Record excerpts ▸
____________________

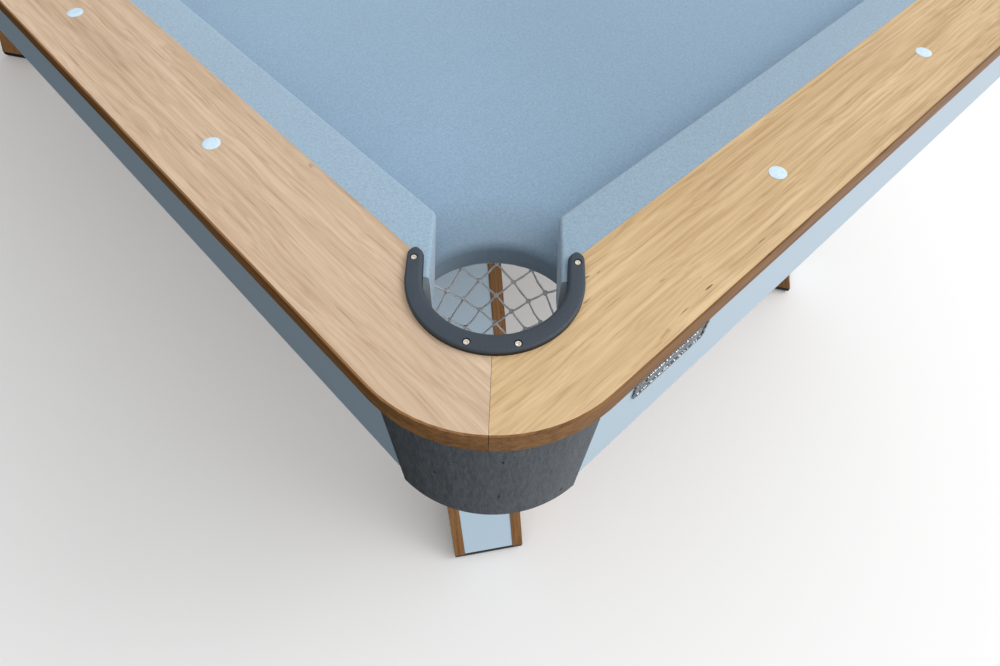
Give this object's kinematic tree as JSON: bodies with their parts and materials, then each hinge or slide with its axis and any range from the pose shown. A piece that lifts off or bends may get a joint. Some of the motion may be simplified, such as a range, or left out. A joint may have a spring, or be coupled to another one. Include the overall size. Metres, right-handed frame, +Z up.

____________________

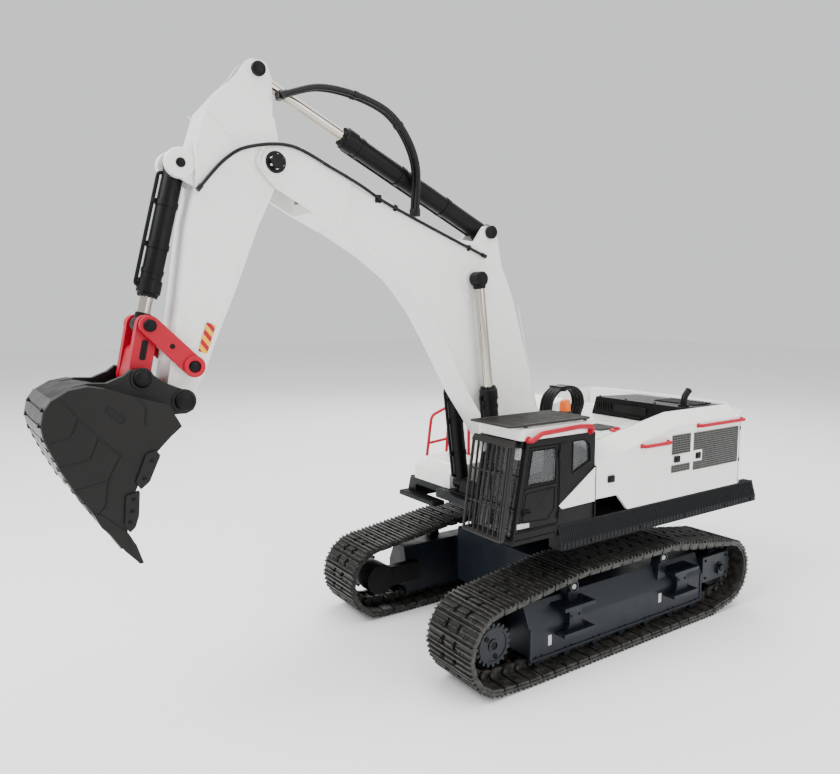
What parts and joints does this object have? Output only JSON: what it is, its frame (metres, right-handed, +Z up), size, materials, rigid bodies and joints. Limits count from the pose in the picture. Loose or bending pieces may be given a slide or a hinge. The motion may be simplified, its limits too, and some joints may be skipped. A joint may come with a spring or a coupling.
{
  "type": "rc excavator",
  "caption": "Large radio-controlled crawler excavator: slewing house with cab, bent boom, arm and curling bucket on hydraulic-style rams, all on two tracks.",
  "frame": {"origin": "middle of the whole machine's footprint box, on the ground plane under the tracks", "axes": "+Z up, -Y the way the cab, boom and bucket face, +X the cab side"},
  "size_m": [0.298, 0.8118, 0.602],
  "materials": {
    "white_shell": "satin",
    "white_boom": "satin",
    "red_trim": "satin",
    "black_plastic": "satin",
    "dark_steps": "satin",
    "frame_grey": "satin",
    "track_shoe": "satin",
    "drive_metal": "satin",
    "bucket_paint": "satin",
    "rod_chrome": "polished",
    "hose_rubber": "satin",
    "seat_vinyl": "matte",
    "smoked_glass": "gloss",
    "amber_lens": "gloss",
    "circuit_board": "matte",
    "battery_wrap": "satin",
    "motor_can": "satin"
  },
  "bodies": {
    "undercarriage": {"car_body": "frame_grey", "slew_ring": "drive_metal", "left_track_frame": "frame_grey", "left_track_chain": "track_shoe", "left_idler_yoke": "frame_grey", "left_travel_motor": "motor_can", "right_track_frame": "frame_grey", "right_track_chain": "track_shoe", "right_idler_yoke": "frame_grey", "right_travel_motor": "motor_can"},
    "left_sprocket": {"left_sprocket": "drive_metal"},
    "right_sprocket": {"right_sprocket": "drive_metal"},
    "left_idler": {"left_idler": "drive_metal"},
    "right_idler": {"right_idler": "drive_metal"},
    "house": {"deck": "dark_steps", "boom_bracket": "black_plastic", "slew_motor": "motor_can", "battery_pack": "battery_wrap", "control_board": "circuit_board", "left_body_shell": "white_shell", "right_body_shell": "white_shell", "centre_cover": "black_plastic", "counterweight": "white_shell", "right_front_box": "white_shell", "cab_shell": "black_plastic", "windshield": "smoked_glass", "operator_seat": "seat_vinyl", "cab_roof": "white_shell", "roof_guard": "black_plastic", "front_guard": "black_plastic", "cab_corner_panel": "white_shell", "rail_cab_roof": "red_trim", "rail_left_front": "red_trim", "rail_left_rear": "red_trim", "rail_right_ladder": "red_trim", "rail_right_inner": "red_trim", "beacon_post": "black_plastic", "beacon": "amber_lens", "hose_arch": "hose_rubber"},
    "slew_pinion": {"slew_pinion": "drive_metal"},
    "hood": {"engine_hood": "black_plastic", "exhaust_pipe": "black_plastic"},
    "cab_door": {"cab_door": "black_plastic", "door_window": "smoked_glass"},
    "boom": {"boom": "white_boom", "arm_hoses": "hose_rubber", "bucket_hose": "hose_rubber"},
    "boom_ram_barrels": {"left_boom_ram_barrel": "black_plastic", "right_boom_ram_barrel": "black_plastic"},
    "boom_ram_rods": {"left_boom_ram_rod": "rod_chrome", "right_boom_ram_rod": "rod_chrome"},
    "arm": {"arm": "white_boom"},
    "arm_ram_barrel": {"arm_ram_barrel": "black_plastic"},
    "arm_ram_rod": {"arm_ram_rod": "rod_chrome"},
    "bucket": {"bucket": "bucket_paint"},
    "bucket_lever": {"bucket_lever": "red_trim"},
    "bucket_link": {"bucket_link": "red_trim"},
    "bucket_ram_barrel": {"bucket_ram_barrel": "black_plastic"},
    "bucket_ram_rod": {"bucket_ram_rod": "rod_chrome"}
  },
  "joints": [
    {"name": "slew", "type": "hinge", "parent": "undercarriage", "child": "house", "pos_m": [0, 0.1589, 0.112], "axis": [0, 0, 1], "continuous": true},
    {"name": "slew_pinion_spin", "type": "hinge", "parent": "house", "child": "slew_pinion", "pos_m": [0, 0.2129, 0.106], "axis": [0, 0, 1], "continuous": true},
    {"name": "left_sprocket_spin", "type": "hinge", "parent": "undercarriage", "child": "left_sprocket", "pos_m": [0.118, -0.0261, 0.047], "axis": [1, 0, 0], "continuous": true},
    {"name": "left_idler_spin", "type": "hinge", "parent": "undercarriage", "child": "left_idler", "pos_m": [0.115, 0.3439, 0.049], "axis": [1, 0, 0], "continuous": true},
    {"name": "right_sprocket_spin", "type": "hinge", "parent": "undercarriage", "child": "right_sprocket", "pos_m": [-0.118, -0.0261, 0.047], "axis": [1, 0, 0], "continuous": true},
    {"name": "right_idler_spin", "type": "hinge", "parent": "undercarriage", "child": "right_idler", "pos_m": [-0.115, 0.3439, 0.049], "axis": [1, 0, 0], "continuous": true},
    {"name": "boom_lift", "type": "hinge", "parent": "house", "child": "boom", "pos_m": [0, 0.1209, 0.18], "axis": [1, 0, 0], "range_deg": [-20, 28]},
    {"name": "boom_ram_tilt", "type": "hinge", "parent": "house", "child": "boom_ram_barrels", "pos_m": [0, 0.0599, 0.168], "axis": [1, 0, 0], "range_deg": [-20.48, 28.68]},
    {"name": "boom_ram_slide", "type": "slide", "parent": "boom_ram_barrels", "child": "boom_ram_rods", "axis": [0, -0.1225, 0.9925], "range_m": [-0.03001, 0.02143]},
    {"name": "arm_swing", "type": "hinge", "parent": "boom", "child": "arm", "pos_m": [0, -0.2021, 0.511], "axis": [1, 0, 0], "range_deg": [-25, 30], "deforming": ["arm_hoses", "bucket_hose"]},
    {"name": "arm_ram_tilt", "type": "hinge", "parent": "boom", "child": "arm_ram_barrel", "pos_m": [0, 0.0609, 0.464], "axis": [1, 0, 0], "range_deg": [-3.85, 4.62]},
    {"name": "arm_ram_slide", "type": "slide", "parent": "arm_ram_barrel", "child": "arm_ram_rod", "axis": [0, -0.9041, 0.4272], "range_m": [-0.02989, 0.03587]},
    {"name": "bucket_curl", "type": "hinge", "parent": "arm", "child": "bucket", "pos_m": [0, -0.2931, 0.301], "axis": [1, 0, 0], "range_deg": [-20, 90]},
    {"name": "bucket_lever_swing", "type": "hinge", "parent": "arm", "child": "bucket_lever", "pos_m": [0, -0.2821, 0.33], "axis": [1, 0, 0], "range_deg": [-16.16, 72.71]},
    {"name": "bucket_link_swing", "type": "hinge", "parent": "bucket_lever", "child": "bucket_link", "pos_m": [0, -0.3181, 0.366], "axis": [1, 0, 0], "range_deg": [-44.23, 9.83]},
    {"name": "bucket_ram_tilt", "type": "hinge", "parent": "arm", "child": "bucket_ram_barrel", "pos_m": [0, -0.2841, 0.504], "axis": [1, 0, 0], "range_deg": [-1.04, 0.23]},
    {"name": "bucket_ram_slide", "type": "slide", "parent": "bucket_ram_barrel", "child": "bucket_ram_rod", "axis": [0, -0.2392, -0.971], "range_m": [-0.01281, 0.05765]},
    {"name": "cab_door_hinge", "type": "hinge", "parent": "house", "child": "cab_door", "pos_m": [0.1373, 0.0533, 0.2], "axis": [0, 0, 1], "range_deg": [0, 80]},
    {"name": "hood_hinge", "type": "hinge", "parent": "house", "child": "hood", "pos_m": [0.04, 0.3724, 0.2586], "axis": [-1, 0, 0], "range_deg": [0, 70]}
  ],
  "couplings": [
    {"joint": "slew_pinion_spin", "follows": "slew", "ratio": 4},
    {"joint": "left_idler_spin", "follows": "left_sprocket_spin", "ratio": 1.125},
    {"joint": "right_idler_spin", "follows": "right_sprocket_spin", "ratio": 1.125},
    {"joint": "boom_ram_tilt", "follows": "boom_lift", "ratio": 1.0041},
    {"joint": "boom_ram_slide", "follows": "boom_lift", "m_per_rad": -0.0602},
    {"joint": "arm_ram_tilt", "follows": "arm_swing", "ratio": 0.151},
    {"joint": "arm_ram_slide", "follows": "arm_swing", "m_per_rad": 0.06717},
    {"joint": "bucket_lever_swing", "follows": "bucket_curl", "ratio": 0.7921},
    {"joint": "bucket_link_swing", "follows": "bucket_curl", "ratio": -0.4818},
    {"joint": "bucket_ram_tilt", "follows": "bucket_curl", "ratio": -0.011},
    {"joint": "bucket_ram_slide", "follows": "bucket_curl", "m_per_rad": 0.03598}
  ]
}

____________________

Task details ▸
Count every line of the records that holds "pose". State the number, nothing else.

The answer ▸
2